Hi, I'd like to help you with your question.
There could be a few different things going on here with your girlfriend.
It sounds like she may either have a personality disorder or she has a history of abuse and reacts to closeness with another person by pushing them away.
Someone who is abused as a child or in early adulthood can react to closeness by being afraid. Their first reaction is to protect themselves so they push the other person away. Your girlfriend may have past abuse that causes her to feel this way and that is why she treats you as she does. Therapy can help but if she is unwilling, then there is not much you can do to help but be supportive and learn what you can about past abuse victims. That way, you do have choices in how to respond.
Without knowing more symptoms I can only provide an educated guess, but she could have borderline personality disorder and maybe traits of narcissism. I can provide you links that include symptoms and you may be able to match her symptoms up to the lists to see if she sounds like them.
In the case of a personality disorder, most people have little to no insight into their behavior. When you try to present their symptoms to them, they usually either have an excuse or they put the problem back on you and blame you. Getting help for someone with a personality disorder is difficult at best. They usually have to see that they have a problem before they will seek therapy. Or they come to therapy with another problem such as depression and the personality disorder is treated along with the depression.
Personality disorders are usually developed in response to abuse in the past.
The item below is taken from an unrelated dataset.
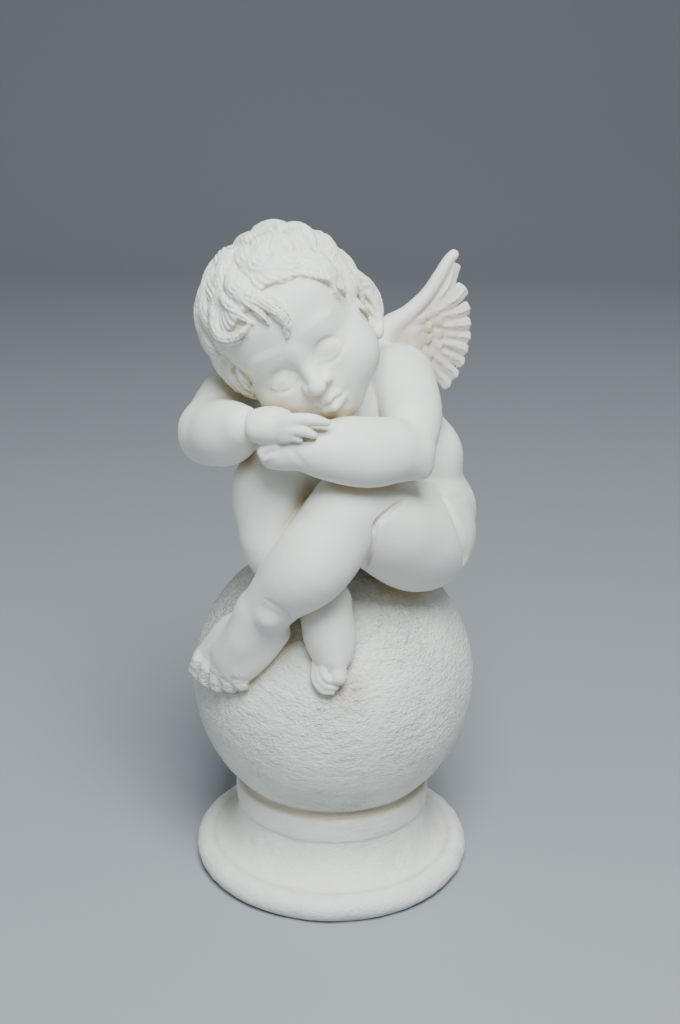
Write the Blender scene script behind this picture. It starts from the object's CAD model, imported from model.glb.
"""The look of the sleeping cherub statue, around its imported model.

The one cast piece is modelled again in finer clay, from the same pose: blocks of signed distances in
millimetres, in the model's own frame, that are blended, cut and then read back as one closed mesh.
"""
import math

import bmesh
import bpy
import numpy as np
from mathutils import Matrix, Vector, noise


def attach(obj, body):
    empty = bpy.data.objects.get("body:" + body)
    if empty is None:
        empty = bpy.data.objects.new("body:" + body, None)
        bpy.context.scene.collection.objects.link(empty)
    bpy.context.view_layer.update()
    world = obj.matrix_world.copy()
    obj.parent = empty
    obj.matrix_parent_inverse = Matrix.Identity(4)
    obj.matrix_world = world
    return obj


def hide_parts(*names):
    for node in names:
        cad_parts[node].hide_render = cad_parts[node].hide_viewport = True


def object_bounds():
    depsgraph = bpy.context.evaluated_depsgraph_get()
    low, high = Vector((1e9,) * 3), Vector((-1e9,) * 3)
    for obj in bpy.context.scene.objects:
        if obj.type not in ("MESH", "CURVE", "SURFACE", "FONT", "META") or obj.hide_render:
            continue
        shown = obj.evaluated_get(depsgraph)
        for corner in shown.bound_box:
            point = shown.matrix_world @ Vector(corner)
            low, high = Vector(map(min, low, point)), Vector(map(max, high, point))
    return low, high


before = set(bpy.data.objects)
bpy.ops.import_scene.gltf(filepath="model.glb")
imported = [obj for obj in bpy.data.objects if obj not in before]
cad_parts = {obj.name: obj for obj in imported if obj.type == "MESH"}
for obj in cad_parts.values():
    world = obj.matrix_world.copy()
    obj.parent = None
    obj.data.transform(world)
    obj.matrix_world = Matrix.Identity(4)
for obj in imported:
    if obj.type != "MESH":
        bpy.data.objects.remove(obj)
CAD_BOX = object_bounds()

NODE = "sleeping_cherub_on_ball"
MM = 0.001
PIECE_TRIANGLES = 190000

# The clay's cells, and the distance that stands for far away, in millimetres
CELL = 0.75
FAR = 14.0

BALL = np.array([0, 0, 119.55])
BALL_RADIUS = 83.0

# How deep the grooves between the strands of hair are, and how long their waves are
STRAND_DEPTH = 2.0
WAVE_LENGTH = 3.6


def unit(vector):
    """The same direction at length one."""
    vector = np.asarray(vector, float)
    return vector / np.linalg.norm(vector)


def turn(axis, degrees):
    """The matrix that turns round an axis."""
    x, y, z = unit(axis)
    angle = math.radians(degrees)
    k = np.array([[0, -z, y], [z, 0, -x], [-y, x, 0]])
    return np.eye(3) + math.sin(angle) * k + (1 - math.cos(angle)) * k @ k


def soft_min(a, b, blend):
    """The lower of two distances, rounded over where they differ by less than blend."""
    if blend <= 0:
        return np.minimum(a, b)
    near = np.maximum(blend - np.abs(a - b), 0)
    return np.minimum(a, b) - near * near / (4 * blend)


def smooth_path(rows, steps):
    """Rows of numbers along a Catmull-Rom curve through the given rows."""
    rows = np.asarray(rows, float)
    if len(rows) == 2:
        share = np.linspace(0, 1, steps + 1)[:, None]
        return rows[0] * (1 - share) + rows[1] * share
    ends = np.vstack([2 * rows[0] - rows[1], rows, 2 * rows[-1] - rows[-2]])
    out = []
    for i in range(len(rows) - 1):
        a, b, c, d = ends[i:i + 4]
        t = np.linspace(0, 1, steps, endpoint=False)[:, None]
        out.append(0.5 * (2 * b + (c - a) * t + (2 * a - 5 * b + 4 * c - d) * t ** 2
                          + (3 * b - a - 3 * c + d) * t ** 3))
    out.append(rows[-1:])
    return np.vstack(out)


class Clay:
    """A block of signed distances, negative inside."""

    def __init__(self, low, high, cell):
        self.cell = float(cell)
        self.low = np.floor(np.asarray(low, float) / cell) * cell
        self.count = np.ceil((np.asarray(high, float) - self.low) / cell).astype(int) + 1
        self.field = np.full(self.count, FAR, np.float32)

    def window(self, low, high):
        """The slices of the block between two corners, and the places of their cells."""
        first = np.maximum(np.floor((np.asarray(low) - self.low) / self.cell).astype(int), 0)
        last = np.minimum(np.ceil((np.asarray(high) - self.low) / self.cell).astype(int) + 1, self.count)
        if (last <= first).any():
            return None, None
        axes = [(self.low[i] + self.cell * np.arange(first[i], last[i])).astype(np.float32) for i in range(3)]
        at = (axes[0][:, None, None], axes[1][None, :, None], axes[2][None, None, :])
        return tuple(slice(a, b) for a, b in zip(first, last)), at

    def each(self, form, blend):
        """Each piece of a form: the slices that it reaches, and its distances there."""
        margin = blend + 2.5 * self.cell
        for low, high, distance in form.pieces():
            where, at = self.window(low - margin, high + margin)
            if where is not None:
                yield where, distance(at)

    def add(self, form, blend=0.0):
        """Joins a form on, rounded over this far where it meets the clay."""
        if len(list(form.pieces())) == 1:
            for where, far in self.each(form, blend):
                self.field[where] = soft_min(self.field[where], far, blend)
            return self
        where, block = self.gathered(form, blend)
        if where is not None:
            self.field[where] = soft_min(self.field[where], block, blend)
        return self

    def cut(self, form, blend=0.0):
        """Takes a form away, with its edges rounded over this far."""
        where, block = self.gathered(form, blend)
        if where is not None:
            self.field[where] = -soft_min(-self.field[where], block, blend)
        return self

    def gathered(self, form, blend):
        """All the pieces of one form in one block, so that they don't swell where they join."""
        margin = blend + 2.5 * self.cell
        pieces = list(form.pieces())
        low = np.min([p[0] for p in pieces], axis=0) - margin
        high = np.max([p[1] for p in pieces], axis=0) + margin
        where, _ = self.window(low, high)
        if where is None:
            return None, None
        block = np.full([s.stop - s.start for s in where], FAR, np.float32)
        for part, far in self.each(form, blend):
            spot = tuple(slice(p.start - w.start, p.stop - w.start) for p, w in zip(part, where))
            block[spot] = np.minimum(block[spot], far)
        return where, block

    def merge(self, other, blend=0.0):
        """Joins another block of the same cell size into this one."""
        offset = np.round((other.low - self.low) / self.cell).astype(int)
        a = np.maximum(offset, 0)
        b = np.minimum(offset + other.count, self.count)
        mine = tuple(slice(i, j) for i, j in zip(a, b))
        theirs = tuple(slice(i - o, j - o) for i, j, o in zip(a, b, offset))
        self.field[mine] = soft_min(self.field[mine], other.field[theirs], blend)
        return self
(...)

The person handles the abuse by developing personality traits that allow them to live with what happened to them. It is a way of seeing the world that makes it easier to live with.
The best you can do is keep trying to offer your girlfriend help. Suggest she talk to her doctor. He/she may be more influential in getting her to see she needs therapy. Maybe her parents or other family or friends can also help you convince her to at least get an evaluation.
Here are some links to help you with personality disorders:
Difficult Personalities: A Practical Guide to Managing the Hurtful Behavior of Others (and Maybe Your Own) by Helen McGrath PhD and Hazel Edwards MEd
The Cognitive Behavioral Therapy Workbook for Personality Disorders: A Step-By-Step Program (New Harbinger Self-Help Workbook) by Jeffrey C. Wood
You can find these books on Amazon.com or your local library may have them for you.
Remember to care for yourself while coping with your girlfriend's behavior. If it gets too much, consider taking a break yourself. If you choose to continue the relationship, talk to friends, family and a therapist if you feel it would help. When someone you care about is suffering, it can be very stressful. It is much easier to help her if you feel ok yourself.